Stated goal: Search the data for the word "part" and copy every line that contains it.

-- Begin --

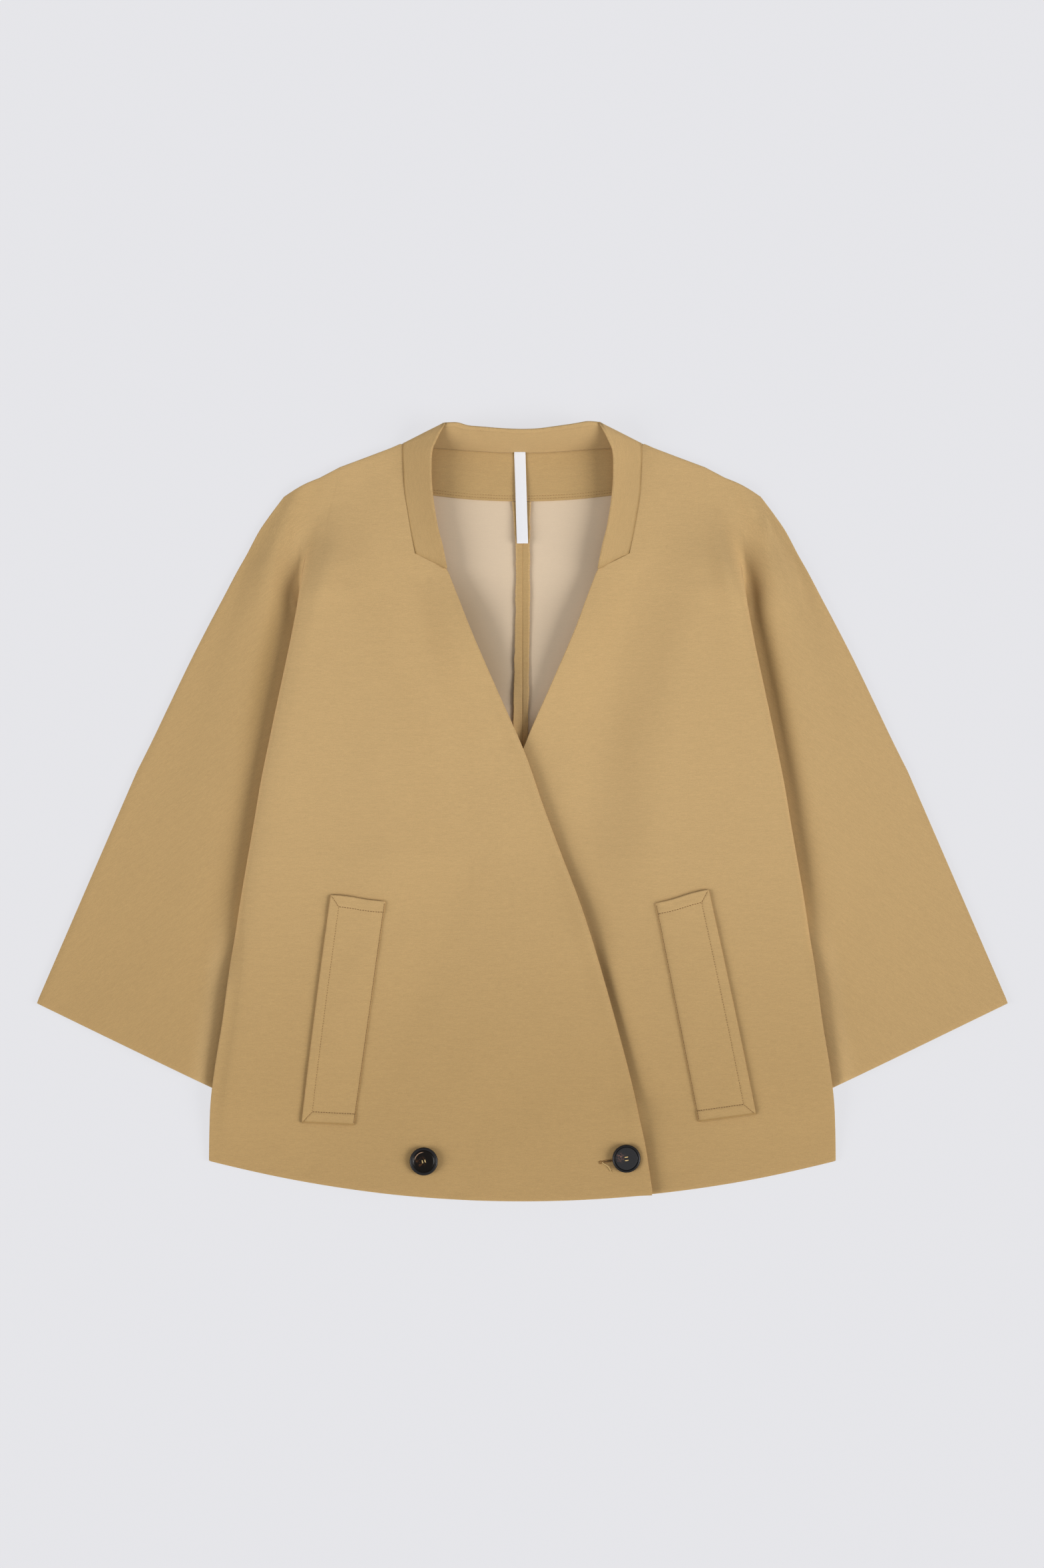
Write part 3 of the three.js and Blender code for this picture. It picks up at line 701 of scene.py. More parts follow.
class Wiring:
    """A material's nodes, added and joined in short calls."""

    def __init__(self, name: str) -> None:
        """Starts a material with only its shader and output.

        Args:
            name: The material's name.
        """
        self.material = bpy.data.materials.new(name)
        self.material.use_nodes = True
        self.tree = self.material.node_tree
        self.tree.nodes.clear()
        self.shader = self.tree.nodes.new("ShaderNodeBsdfPrincipled")
        output = self.tree.nodes.new("ShaderNodeOutputMaterial")
        self.give(output.inputs["Surface"], self.shader.outputs["BSDF"])

    def give(self, target: Socket, value: float | Colour | Socket) -> None:
        """Gives a socket a value, or joins it to the socket that feeds it."""
        if isinstance(value, Socket):
            self.tree.links.new(value, target)
        else:
            target.default_value = value

    def node(self, kind: str, settings: dict, inputs: dict) -> bpy.types.Node:
        """Adds a node.

        Args:
            kind: The node's type, without ShaderNode.
            settings: Its properties.
            inputs: For each input's name or number, a value or the socket that feeds it.

        Returns:
            The node.
        """
        node = self.tree.nodes.new(f"ShaderNode{kind}")
        for name, value in settings.items():
            setattr(node, name, value)
        for name, value in inputs.items():
            self.give(node.inputs[name], value)
        return node

    def cloth_place(self, scale: tuple[float, float], turn: float = 0.0) -> Socket:
        """The place on the cut cloth, stretched for a pattern and turned."""
        place = self.node("UVMap", {"uv_map": "cloth"}, {}).outputs["UV"]
        inputs = {"Vector": place, "Scale": (*scale, 1.0), "Rotation": (0.0, 0.0, turn)}
        return self.node("Mapping", {}, inputs).outputs["Vector"]

    def object_place(self, centre: tuple[float, float, float], scale: float) -> Socket:
        """The place in the object, from a centre in metres, scaled for a pattern."""
        place = self.node("TexCoord", {}, {}).outputs["Object"]
        move = tuple(-value * scale for value in centre)
        inputs = {"Vector": place, "Location": move, "Scale": (scale, scale, scale)}
        return self.node("Mapping", {}, inputs).outputs["Vector"]

    def noise(self, place: Socket, detail: float, rough: float = 0.5) -> Socket:
        """A noise between 0 and 1."""
        inputs = {"Vector": place, "Scale": 1.0, "Detail": detail, "Roughness": rough}
        return self.node("TexNoise", {}, inputs).outputs["Fac"]

    def around_one(self, value: Socket, low: float, high: float, swing: float) -> Socket:
        """A noise from a low to a high mapped onto 1 less and 1 more a swing."""
        return self.ranged(value, low, high, (1.0 - swing, 1.0 + swing))

    def vector(self, kind: str, first: object, second: object = (0.0, 0.0, 0.0)) -> bpy.types.Node:
        """A product, length or other operation of two vectors."""
        return self.node("VectorMath", {"operation": kind}, {0: first, 1: second})

    def product(self, first: object, *others: object) -> Socket:
        """The product of several values."""
        for other in others:
            first = self.math("MULTIPLY", first, other)
        return first

    def ranged(self, value: Socket, low: float, high: float, to: tuple[float, float]) -> Socket:
        """A value from a low to a high mapped onto another range, held at its ends."""
        inputs = {0: value, 1: low, 2: high, 3: to[0], 4: to[1]}
        return self.node("MapRange", {"interpolation_type": "SMOOTHSTEP"}, inputs).outputs[0]

    def math(self, kind: str, first: object, second: object) -> Socket:
        """A sum, product or other operation of two values."""
        return self.node("Math", {"operation": kind}, {0: first, 1: second}).outputs[0]

    def tint(self, colour: Colour | Socket, factor: Socket) -> None:
        """Gives the shader a colour times a factor that differs from place to place."""
        base = colour if isinstance(colour, Socket) else colour[:3]
        scaled = self.node("VectorMath", {"operation": "SCALE"}, {0: base, "Scale": factor})
        self.set(Base_Color=scaled.outputs["Vector"])

    def blended(self, share: Socket, first: object, second: object) -> Socket:
        """A colour a share of the way from one to another."""
        settings = {"data_type": "RGBA", "clamp_factor": True}
        return self.node("Mix", settings, {0: share, 6: first, 7: second}).outputs[2]

    def bump(self, height: Socket, distance: float, strength: float) -> None:
        """Raises the surface by a height, in metres."""
        inputs = {"Height": height, "Distance": distance, "Strength": strength}
        self.set(Normal=self.node("Bump", {}, inputs).outputs["Normal"])

    def set(self, **values: float | Colour | Socket) -> None:
        """Sets or feeds the shader's own sockets, with _ for a space in their names."""
        for name, value in values.items():
            self.give(self.shader.inputs[name.replace("_", " ")], value)


# Shares of the cloth's colour that make its painted shade tint, reached where the nap is 0.7 or less.
SHADE_TINT = (0.72, 0.67, 0.56, 1.0)
SHEEN_TINT = (1.0, 0.9, 0.72, 1.0)
# How often each pattern of the cloth repeats in a metre, along the weft and along the warp.
LONG_SLUB = (170.0, 1300.0)
SHORT_SLUB = (420.0, 2400.0)
GRAIN = (1300.0, 1500.0)
CLOUDS = (44.0, 330.0)


@dataclass(frozen=True)
class ClothFinish:
    """Double-faced coating: a fine weft slub over a close weave, with a soft nap.

    Attributes:
        name: The material's name.
        colour: The cloth's colour.
        slub: How strongly its slubs differ in brightness.
        turn: The angle of the weft on the piece, in radians.
        fuzz: How strongly its nap catches light from the side.
    """

    name: str
    colour: Colour
    slub: float = 0.036
    turn: float = 0.0
    fuzz: float = 0.2

    def material(self) -> Material:
        """Builds the material.

        Returns:
            The material: its colour times four noises about 1 and times the nap where it is above 1,
            and eased towards a painted shade tint where the nap is below 1.
        """
        wiring = Wiring(self.name)
        long_slub = wiring.noise(wiring.cloth_place(LONG_SLUB, self.turn), 2.0, 0.6)
        short_slub = wiring.noise(wiring.cloth_place(SHORT_SLUB, self.turn), 1.0)
        grain = wiring.noise(wiring.cloth_place(GRAIN, self.turn), 1.0, 0.6)
        broad = wiring.noise(wiring.cloth_place(CLOUDS, self.turn), 2.0)
        nap = wiring.node("Attribute", {"attribute_name": "nap"}, {}).outputs["Fac"]
        lit_share = wiring.node("MapRange", {}, {0: nap, 1: 0.7, 2: 1.0, 3: 0.0, 4: 1.0}).outputs[0]
        slub = wiring.around_one(long_slub, 0.25, 0.75, self.slub)
        fine = wiring.around_one(short_slub, 0.2, 0.8, 0.7 * self.slub)
        speck = wiring.around_one(grain, 0.2, 0.8, 1.6 * self.slub)
        cloud = wiring.around_one(broad, 0.25, 0.75, 0.4 * self.slub)
        factor = wiring.product(slub, fine, speck, cloud, wiring.math("MAXIMUM", nap, 1.0))
        painted_shade = tuple(part * share for part, share in zip(self.colour, SHADE_TINT))
        wiring.tint(wiring.blended(lit_share, painted_shade, self.colour), factor)
        height = wiring.math("ADD", wiring.product(long_slub, 0.7), wiring.product(grain, 0.6))
        wiring.bump(height, 0.00025, min(14.0 * self.slub, 0.5))
        wiring.set(Roughness=0.92, Specular_IOR_Level=0.2)
        wiring.set(Sheen_Weight=self.fuzz, Sheen_Roughness=0.6, Sheen_Tint=SHEEN_TINT)
        return wiring.material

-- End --

Finished task:
Write part 3 of the three.js and Blender code for this picture. It picks up at line 701 of scene.py. More parts follow.
        painted_shade = tuple(part * share for part, share in zip(self.colour, SHADE_TINT))